Teknoloji analizlerine göre, sahte yapay zeka üretimi faturalar, yapılan dolandırıcılık belgelerinin önemli bir kısmını oluşturmaya başladı. Bu durum, harcama yönetimi platformlarının raporlarında da açıkça görülüyor. Yapay zeka destekli yazılımlar, kısa süre içinde milyonlarca liralık sahte faturayı tespit etti. Yapılan bir araştırmada, finans profesyonellerinin önemli bir kısmı, yapay zeka modellerinin daha da gelişmesiyle birlikte sahte faturalarla daha sık karşılaştıklarını belirtti.
Uzmanlar, üretilen bu sahte faturaların gerçeğinden ayırt edilmesinin giderek zorlaştığını vurguluyor. Artık gözlerimizle gördüğümüz belgelere bile tam olarak güvenemeyeceğimiz bir dönemdeyiz. Yapay zeka, kağıt üzerindeki kırışıklıklar, detaylı ürün listeleri ve hatta imzalar gibi ince detayları bile taklit edebiliyor.
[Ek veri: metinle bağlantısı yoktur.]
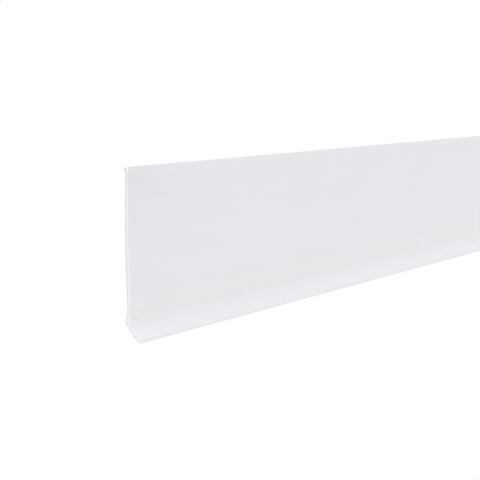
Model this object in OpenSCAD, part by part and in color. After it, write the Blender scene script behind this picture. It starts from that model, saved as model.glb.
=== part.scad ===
// Adhesive door sweep, in millimetres: a rigid extruded panel that sticks to the
// face of a door, with a soft sealing lip along its top edge and a soft sweep lip
// along its foot. Two runs of foam tape, each under a release liner, hold it.
//
// Frame: +X along the strip, +Y towards the door, +Z up. The door's face is the
// plane y = 0, and the origin is the centre of the upper adhesive face.
// The sections are drawn flat, as [y, height above the floor line].

/* [Strip] */
// Length of the strip, which is cut to the width of the door
strip_length = 1000; // [300:50:2500]
// Height from the floor line to the top edge
strip_height = 100; // [80:1:150]

/* [Panel] */
// Thickness at the top of the panel
panel_top_t = 2.4; // [2.2:0.1:3]
// Thickness just above the foot
panel_foot_t = 3.0; // [2.8:0.1:3.2]
// Height above which the panel starts to thin
thinning_z = 26; // [24:1:40]
// Radius of the flare that brings the back out to the heel
flare_r = 10.7; // [10:0.1:12]
// Height at which the front starts to step back towards the heel
step_top_z = 22; // [18.5:0.5:23]
// Height at which the front has stepped back
step_foot_z = 13.5; // [13.2:0.1:15]

/* [Foam tape] */
// Width of each run of tape
tape_w = 15; // [9:1:20]
// Thickness of the foam
tape_t = 2; // [1.8:0.1:2.1]
// Thickness of the release liner
liner_t = 0.1; // [0.08:0.02:0.16]
// How far the liner stands past each side of its tape
liner_edge = 0.5; // [0:0.1:1]
// How far the tape and its liner stop short of each end of the strip
tape_inset = 3; // [2:0.5:10]
// From the top edge of the strip down to the middle of the upper tape
upper_tape_drop = 18.5; // [16:0.5:22]
// From the floor line up to the middle of the lower tape
lower_tape_z = 32; // [28:1:40]

/* [Top lip] */
// Height of the lip, from its bead to the top edge
top_lip_h = 6.6; // [5:0.2:9]
// Gap left between the relaxed lip and the door
top_lip_gap = 0.8; // [0.6:0.1:1]
// Drop of the lip's top face from front to back
top_fall = 0.7; // [0.3:0.1:1]
// Rounding of the lip's front and back top corners
top_round = 0.4; // [0.2:0.1:0.5]

/* [Sweep lip] */
// Radius of the heel bead that the lip bends about
bead_r = 2; // [1.9:0.05:2.1]
// Height of the heel bead's centre
heel_z = 11.7; // [11.4:0.1:12]
// Radius of the fillet between the heel and the toe
fillet_r = 3; // [2:0.5:4]
// Slope of the front where the fillet ends, from upright
fillet_slope = 32; // [28:1:36]
// Radius of the toe's hollow front
toe_r = 24; // [22:1:28]
// Slope of the toe's front at its tip, from upright
tip_slope = 60.5; // [58:0.5:62]
// Radius of the toe's underside
underside_r = 28; // [27:0.5:30]
// Slope of the underside where it leaves the heel, from upright
heel_slope = 31; // [29:0.5:33]

/* [Hidden] */

arc_steps = 24;               // straight pieces in each arc of a section
seam_gap = 0.06;              // running clearance of a bead in its cup
heel_cup = 1.3;               // how far the panel's foot stands above the heel bead's centre
top_cup = 0.75;               // how far the panel's top stands below the top bead's centre
flare_gap = 0.12;             // gap between the panel's foot and the door
neck_turn = 20;               // where the top lip's sides leave its bead, above the bead's middle

back_y = -(tape_t + liner_t);
front_y = back_y - panel_foot_t;
top_front_y = back_y - panel_top_t;
origin_z = strip_height - upper_tape_drop;

top_bead_r = panel_top_t / 2;
top_bead = [back_y - top_bead_r, strip_height - top_lip_h];
heel_bead = [-bead_r, heel_z];
foot_z = heel_z + heel_cup;
panel_top_z = top_bead.y - top_cup;

neck_y = heel_bead.x - bead_r;
fillet_centre = [neck_y - fillet_r, heel_z];
toe_centre = fillet_centre - (toe_r - fillet_r) * [cos(fillet_slope), -sin(fillet_slope)];
underside_centre = heel_bead + (underside_r - bead_r) * [-cos(heel_slope), sin(heel_slope)];

// Points along an arc, with angles anticlockwise from the direction of the door.
function arc(centre, r, from, to) =
    [for (i = [0 : arc_steps])
        let (a = from + (to - from) * i / arc_steps)
        centre + r * [cos(a), sin(a)]];

// Runs a flat section along the strip, in the strip's own frame, up to an inset
// from each end.
module extrude_strip(inset = 0) {
    translate([inset - strip_length / 2, 0, -origin_z])
        rotate([90, 0, 90])
            linear_extrude(strip_length - 2 * inset)
                children();
}

module bead(centre, r) {
    translate(centre) circle(r = r, $fn = 96);
}

// The rigid panel: a slim wedge whose foot steps back towards the door, with a cup
// along each end that holds the bead of a soft lip.
module carrier_panel() {
    turn = acos(1 + (flare_gap + back_y) / flare_r);
    flare_centre = [back_y + flare_r, foot_z + flare_r * sin(turn)];
    drop = step_top_z - step_foot_z;
    depth = neck_y - front_y;
    step_r = (drop * drop + depth * depth) / (4 * depth);
    step_turn = asin(drop / (2 * step_r));
    color("whitesmoke") extrude_strip() difference() {
        polygon(concat(
            [[neck_y, foot_z]],
            arc([neck_y - step_r, step_foot_z], step_r, 0, step_turn),
            arc([front_y + step_r, step_top_z], step_r, 180 + step_turn, 180),
            [[front_y, thinning_z],
             [top_front_y, panel_top_z],
             [back_y, panel_top_z]],
            arc(flare_centre, flare_r, 180, 180 + turn)));
        bead(heel_bead, bead_r + seam_gap);
        bead(top_bead, top_bead_r + seam_gap);
    }
}

// The soft top lip: its front carries on from the panel, and its back flares out
// until its corner all but touches the door.
module top_lip() {
    neck = top_bead_r * [cos(neck_turn), sin(neck_turn)];
    neck_back = top_bead + neck;
    corner = [-top_lip_gap - top_round, strip_height - top_fall - top_round];
    reach = corner.x + top_round - neck_back.x;
    rise = corner.y - neck_back.y;
    lip_r = (rise * rise + reach * reach) / (2 * reach);
    lip_turn = asin(rise / lip_r);
    color("white") extrude_strip() union() {
        bead(top_bead, top_bead_r);
        polygon(concat(
            [top_bead],
            arc(neck_back + [lip_r, 0], lip_r, 180, 180 - lip_turn),
            arc(corner, top_round, 0, 75),
            arc([top_front_y + top_round, strip_height - top_round], top_round, 90, 180),
            [top_bead + [-neck.x, neck.y]]));
    }
}

// The soft sweep lip: a round heel that rolls in the panel's cup, and a toe that
// reaches forward and down from it to the floor line.
module sweep_lip() {
    tip_turn = asin(underside_centre.y / underside_r);
    color("white") extrude_strip() union() {
        bead(heel_bead, bead_r);
        polygon(concat(
            [heel_bead],
            arc(fillet_centre, fillet_r, 0, -fillet_slope),
            arc(toe_centre, toe_r, -fillet_slope, -tip_slope),
            arc(underside_centre, underside_r, -tip_turn, -heel_slope)));
    }
}

// One run of foam tape on the panel's back, with its middle at the height z.
module tape(z) {
    color("gainsboro") extrude_strip(tape_inset)
        translate([back_y, z - tape_w / 2])
            square([tape_t, tape_w]);
}

// The release liner over a run of tape, whose outer face is the door's plane.
module liner(z) {
    liner_w = tape_w + 2 * liner_edge;
    color("lightsteelblue") extrude_strip(tape_inset)
        translate([-liner_t, z - liner_w / 2])
            square([liner_t, liner_w]);
}

module upper_tape() { tape(origin_z); }
module lower_tape() { tape(lower_tape_z); }
module upper_liner() { liner(origin_z); }
module lower_liner() { liner(lower_tape_z); }

carrier_panel();
top_lip();
sweep_lip();
upper_tape();
lower_tape();
upper_liner();
lower_liner();
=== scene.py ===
"""Looks of the adhesive door sweep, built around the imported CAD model.

The frame is the CAD's: +X along the strip, +Y towards the door, +Z up, in metres. Sections are
drawn in millimetres, as (y, height above the floor line), and run along the strip.
"""
import math

import bpy
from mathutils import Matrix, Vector, noise


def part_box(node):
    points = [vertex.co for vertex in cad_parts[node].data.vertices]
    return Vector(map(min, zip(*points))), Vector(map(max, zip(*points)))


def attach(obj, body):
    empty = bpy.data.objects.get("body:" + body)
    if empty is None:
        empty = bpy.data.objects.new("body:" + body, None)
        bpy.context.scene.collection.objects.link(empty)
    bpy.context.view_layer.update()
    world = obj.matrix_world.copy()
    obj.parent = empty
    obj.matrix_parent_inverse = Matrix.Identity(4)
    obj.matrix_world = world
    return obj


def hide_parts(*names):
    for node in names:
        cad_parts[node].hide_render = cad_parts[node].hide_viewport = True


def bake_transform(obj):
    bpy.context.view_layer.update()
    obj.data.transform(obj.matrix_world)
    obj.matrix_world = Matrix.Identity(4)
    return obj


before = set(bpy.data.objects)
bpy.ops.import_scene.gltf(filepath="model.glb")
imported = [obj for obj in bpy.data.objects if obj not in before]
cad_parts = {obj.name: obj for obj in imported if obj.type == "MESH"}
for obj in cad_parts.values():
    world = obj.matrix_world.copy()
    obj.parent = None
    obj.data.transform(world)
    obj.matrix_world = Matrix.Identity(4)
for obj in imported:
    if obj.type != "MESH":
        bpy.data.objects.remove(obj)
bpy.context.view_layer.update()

MM = 0.001
END_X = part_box("carrier_panel")[1].x
FLOOR_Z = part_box("sweep_lip")[0].z

# ---------------------------------------------------------------- camera, floor and light

CAMERA_AT = Vector((-0.90517, -0.41902, 0.06614))
CAMERA_YAW = math.radians(39.486)
CAMERA_DIP = math.radians(8.757)
CAMERA_LENS = 77.746
CAMERA_NEAREST = 0.01
FLOOR_HALF = 12
WHITE = (1, 1, 1, 1)
KEY_ENERGY = 0.53
KEY_SPREAD = math.radians(70)
KEY_FROM = Vector((-0.10, -0.06, 0.12))


def add_camera():
    data = bpy.data.cameras.new("camera")
    data.lens = CAMERA_LENS
    data.sensor_width = 36
    data.clip_start = CAMERA_NEAREST
    camera = bpy.data.objects.new("camera", data)
    ahead = Vector((math.cos(CAMERA_YAW) * math.cos(CAMERA_DIP),
                    math.sin(CAMERA_YAW) * math.cos(CAMERA_DIP),
                    -math.sin(CAMERA_DIP)))
    camera.location = CAMERA_AT
    camera.rotation_euler = ahead.to_track_quat("-Z", "Y").to_euler()
    bpy.context.scene.collection.objects.link(camera)
    bpy.context.scene.camera = camera


def add_floor():
    half = FLOOR_HALF
    mesh = bpy.data.meshes.new("floor")
    corners = [(-half, -half), (half, -half), (half, half), (-half, half)]
    mesh.from_pydata([(x, y, FLOOR_Z) for x, y in corners], [], [(0, 1, 2, 3)])
    material = bpy.data.materials.new("floor_white")
    material.use_nodes = True
    nodes = material.node_tree.nodes
    nodes.clear()
    glow = nodes.new("ShaderNodeEmission")
    glow.inputs["Color"].default_value = WHITE
    glow.inputs["Strength"].default_value = 1
    out = nodes.new("ShaderNodeOutputMaterial")
    material.node_tree.links.new(glow.outputs[0], out.inputs["Surface"])
    mesh.materials.append(material)
    floor = bpy.data.objects.new("floor", mesh)
    bpy.context.scene.collection.objects.link(floor)


def add_light():
    scene = bpy.context.scene
    scene.view_settings.view_transform = "Standard"
    world = bpy.data.worlds.new("studio")
    world.use_nodes = True
    sky = world.node_tree.nodes["Background"]
    sky.inputs["Color"].default_value = WHITE
    sky.inputs["Strength"].default_value = 1
    scene.world = world

    data = bpy.data.lights.new("key", "SUN")
    data.energy = KEY_ENERGY
    data.angle = KEY_SPREAD
    key = bpy.data.objects.new("key", data)
    key.rotation_euler = KEY_FROM.to_track_quat("Z", "Y").to_euler()
    scene.collection.objects.link(key)


# ---------------------------------------------------------------- sections, in millimetres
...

Bu durum, şirketleri kendi bünyelerinde yapay zeka destekli çözümler geliştirmeye veya kullanmaya itiyor. Mevcut durumda, insan incelemesiyle tespit edilmesi zor olan bu tür detaylı sahtecilikleri ortaya çıkarabilmek için gelişmiş algoritmalar devreye giriyor. Bu algoritmalar, sadece görüntüdeki metadata'yı değil, aynı zamanda sunucu isimleri, saatler ve çalışanın seyahatiyle ilgili genel bilgiler gibi bağlamsal verileri de analiz ederek daha kapsamlı bir tespit sağlıyor.
Geçmişte sahte belge hazırlamak, ileri düzeyde fotoğraf düzenleme bilgisi veya bu hizmetleri dışarıdan temin etme gerektiriyordu. Ancak ücretsiz ve erişilebilir yapay zeka araçlarının yaygınlaşmasıyla birlikte, basit metin komutlarıyla saniyeler içinde sahte faturalar oluşturmak mümkün hale geldi. Bu durum, birçok şirket yöneticisi tarafından gelecekteki bir tehditten çok, şu anda yaşanan önemli bir sorun olarak değerlendiriliyor.
Bu gelişmeler karşısında, şirketlerin hem çalışanlarını hem de finansal sistemlerini korumak için yapay zeka tabanlı güvenlik önlemlerini güçlendirmeleri büyük önem taşıyor. Yapay zekanın kötüye kullanımının yaygınlaşmasıyla birlikte, teknoloji ve güvenlik arasındaki dengeyi korumak da giderek daha kritik hale geliyor.